Ее рассказы о театре немного отрезвили меня. Я узнал, что на провинциальной сцене об искусстве и знать ничего не хотят, что там господствует рутина, что ни одна премьера не готовится в достаточной степени, что актеры должны постоянно учить новые роли, а новичкам приходится особенно трудно. Все это я уже знал. Вместо того чтобы внимательно прислушиваться к рассказу женщины, я интересовался, пожалуй, слишком явно, ее пуловером. Конечно, она заметила это, но я не смог оценить ее улыбку — была ли она поощряющей или отвергающей? Женщина сказала мне, что готовится к отъезду и скоро эмигрирует. Когда и куда хочу эмигрировать я? Сначала, сказал я не без колебаний, хочу получить аттестат зрелости и через два месяца это сделаю. Ну а потом? На дальнейшее, ответил я, планов у меня нет. Мне стало стыдно своей нерешительности. Женщину, очевидно, тронула внезапная немногословность юноши, до тех пор довольно речистого. Она дружелюбно сказала, что я, похоже, больше думаю о Шекспире, чем о своем будущем.
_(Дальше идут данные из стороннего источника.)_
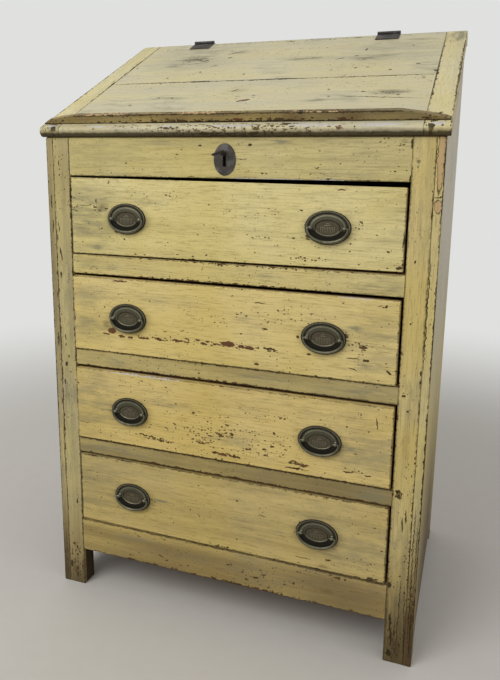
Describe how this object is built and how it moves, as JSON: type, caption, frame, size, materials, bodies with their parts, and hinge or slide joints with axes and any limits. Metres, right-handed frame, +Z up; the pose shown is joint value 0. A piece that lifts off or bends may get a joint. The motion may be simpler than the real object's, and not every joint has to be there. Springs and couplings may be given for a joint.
{
  "type": "slant-top desk with drawers",
  "caption": "Tall painted pine clerk's desk with a sloping hinged lid over a well, drawers with oval bail handles below, and short square feet.",
  "frame": {"origin": "on the floor, under the middle of the object's box", "axes": "+Z up, +X to the right as seen from the front, +Y from the front to the back"},
  "size_m": [0.731, 0.514, 1.1521],
  "materials": {
    "painted_pine": "worn yellow ochre paint over pine",
    "raw_pine": "bare aged pine",
    "black_iron": "dark worn iron",
    "dark_bronze": "stamped brass darkened to a grey green"
  },
  "bodies": {
    "carcass": {"left_side": "painted_pine", "right_side": "painted_pine", "left_front_post": "painted_pine", "right_front_post": "painted_pine", "back_panel": "raw_pine", "top_rail": "painted_pine", "drawer_rail_1": "painted_pine", "drawer_rail_2": "painted_pine", "drawer_rail_3": "painted_pine", "bottom_rail": "painted_pine", "well_floor": "raw_pine", "top_board": "painted_pine", "escutcheon": "black_iron", "lock_case": "black_iron", "left_hinge_fixed_leaf": "black_iron", "right_hinge_fixed_leaf": "black_iron"},
    "lid": {"lid_panel": "painted_pine", "lid_left_cleat": "painted_pine", "lid_right_cleat": "painted_pine", "book_ledge": "painted_pine", "left_hinge_lid_leaf": "black_iron", "right_hinge_lid_leaf": "black_iron"},
    "key_body": {"key": "black_iron"},
    "bolt_body": {"lock_bolt": "black_iron"},
    "drawer_1": {"drawer_1_front": "painted_pine", "drawer_1_left_side": "raw_pine", "drawer_1_right_side": "raw_pine", "drawer_1_back": "raw_pine", "drawer_1_bottom": "raw_pine", "drawer_1_left_backplate": "dark_bronze", "drawer_1_right_backplate": "dark_bronze"},
    "drawer_1_left_handle": {"drawer_1_left_bail": "dark_bronze"},
    "drawer_1_right_handle": {"drawer_1_right_bail": "dark_bronze"},
    "drawer_2": {"drawer_2_front": "painted_pine", "drawer_2_left_side": "raw_pine", "drawer_2_right_side": "raw_pine", "drawer_2_back": "raw_pine", "drawer_2_bottom": "raw_pine", "drawer_2_left_backplate": "dark_bronze", "drawer_2_right_backplate": "dark_bronze"},
    "drawer_2_left_handle": {"drawer_2_left_bail": "dark_bronze"},
    "drawer_2_right_handle": {"drawer_2_right_bail": "dark_bronze"},
    "drawer_3": {"drawer_3_front": "painted_pine", "drawer_3_left_side": "raw_pine", "drawer_3_right_side": "raw_pine", "drawer_3_back": "raw_pine", "drawer_3_bottom": "raw_pine", "drawer_3_left_backplate": "dark_bronze", "drawer_3_right_backplate": "dark_bronze"},
    "drawer_3_left_handle": {"drawer_3_left_bail": "dark_bronze"},
    "drawer_3_right_handle": {"drawer_3_right_bail": "dark_bronze"},
    "drawer_4": {"drawer_4_front": "painted_pine", "drawer_4_left_side": "raw_pine", "drawer_4_right_side": "raw_pine", "drawer_4_back": "raw_pine", "drawer_4_bottom": "raw_pine", "drawer_4_left_backplate": "dark_bronze", "drawer_4_right_backplate": "dark_bronze"},
    "drawer_4_left_handle": {"drawer_4_left_bail": "dark_bronze"},
    "drawer_4_right_handle": {"drawer_4_right_bail": "dark_bronze"}
  },
  "joints": [
    {"name": "lid_hinge", "type": "hinge", "parent": "carcass", "child": "lid", "pos_m": [0, 0.1915, 1.149], "axis": [-1, 0, 0], "range_deg": [0, 120]},
    {"name": "key_turn", "type": "hinge", "parent": "carcass", "child": "key_body", "pos_m": [0, -0.217, 0.8903], "axis": [0, 1, 0], "range_deg": [0, 90]},
    {"name": "bolt_slide", "type": "slide", "parent": "carcass", "child": "bolt_body", "axis": [0, 0, 1], "range_m": [0, 0.008]},
    {"name": "drawer_1_slide", "type": "slide", "parent": "carcass", "child": "drawer_1", "axis": [0, -1, 0], "range_m": [0, 0.32]},
    {"name": "drawer_1_left_bail_hinge", "type": "hinge", "parent": "drawer_1", "child": "drawer_1_left_handle", "pos_m": [-0.192, -0.2228, 0.772], "axis": [-1, 0, 0], "range_deg": [0, 180]},
    {"name": "drawer_1_right_bail_hinge", "type": "hinge", "parent": "drawer_1", "child": "drawer_1_right_handle", "pos_m": [0.182, -0.2228, 0.772], "axis": [-1, 0, 0], "range_deg": [0, 180]},
    {"name": "drawer_2_slide", "type": "slide", "parent": "carcass", "child": "drawer_2", "axis": [0, -1, 0], "range_m": [0, 0.32]},
    {"name": "drawer_2_left_bail_hinge", "type": "hinge", "parent": "drawer_2", "child": "drawer_2_left_handle", "pos_m": [-0.192, -0.2268, 0.586], "axis": [-1, 0, 0], "range_deg": [0, 180]},
    {"name": "drawer_2_right_bail_hinge", "type": "hinge", "parent": "drawer_2", "child": "drawer_2_right_handle", "pos_m": [0.182, -0.2268, 0.586], "axis": [-1, 0, 0], "range_deg": [0, 180]},
    {"name": "drawer_3_slide", "type": "slide", "parent": "carcass", "child": "drawer_3", "axis": [0, -1, 0], "range_m": [0, 0.32]},
    {"name": "drawer_3_left_bail_hinge", "type": "hinge", "parent": "drawer_3", "child": "drawer_3_left_handle", "pos_m": [-0.192, -0.2268, 0.401], "axis": [-1, 0, 0], "range_deg": [0, 180]},
    {"name": "drawer_3_right_bail_hinge", "type": "hinge", "parent": "drawer_3", "child": "drawer_3_right_handle", "pos_m": [0.182, -0.2268, 0.401], "axis": [-1, 0, 0], "range_deg": [0, 180]},
    {"name": "drawer_4_slide", "type": "slide", "parent": "carcass", "child": "drawer_4", "axis": [0, -1, 0], "range_m": [0, 0.32]},
    {"name": "drawer_4_left_bail_hinge", "type": "hinge", "parent": "drawer_4", "child": "drawer_4_left_handle", "pos_m": [-0.192, -0.2228, 0.221], "axis": [-1, 0, 0], "range_deg": [0, 180]},
    {"name": "drawer_4_right_bail_hinge", "type": "hinge", "parent": "drawer_4", "child": "drawer_4_right_handle", "pos_m": [0.182, -0.2228, 0.221], "axis": [-1, 0, 0], "range_deg": [0, 180]}
  ],
  "couplings": [
    {"joint": "bolt_slide", "follows": "key_turn", "m_per_rad": 0.005092}
  ]
}
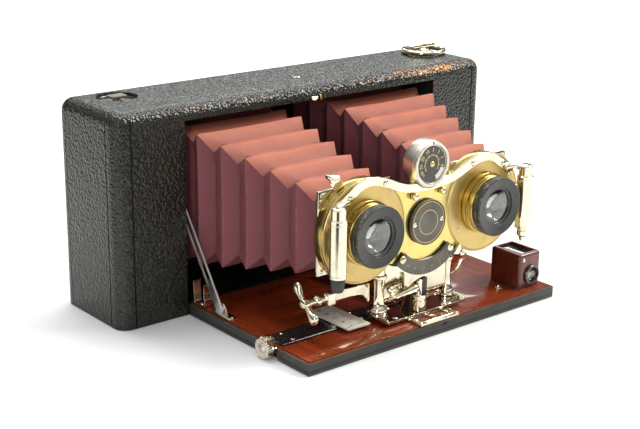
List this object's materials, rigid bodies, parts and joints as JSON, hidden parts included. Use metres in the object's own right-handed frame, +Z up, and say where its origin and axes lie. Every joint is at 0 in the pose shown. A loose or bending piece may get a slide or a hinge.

Мы оба замолчали, возникла несколько неловкая пауза. Чтобы прервать ее, я попросил собеседницу почитать мне что-нибудь. Не церемонясь, она сразу же согласилась, быстрым движением выключила лампу на потолке, немного передвинула торшер и молча стояла теперь перед камином в углу. Но молчала женщина недолго, выбрав текст, который показался ей подходящим для меня. Это была сцена юной возлюбленной, написанная девятнадцатилетним, — монолог молодой девушки из маленькой пьесы Гофмансталя «Глупец и смерть». Вот как он начинается:
Ты помнишь, как нам было хорошо?Из-за тебя наплакалась я после,Но и печаль со временем проходит.
Конечно, этот грустный взгляд возлюбленной в прошлое не свободен, скажем осторожно, от сентиментальности, он, конечно, не является образцом высокого литературного мастерства. Тем не менее я люблю эти стихи, как и «Корнета» Рильке. Всякий раз они захватывают меня вновь, и причиной тому — молодая женщина, от которой я впервые услышал их в полутемной комнате.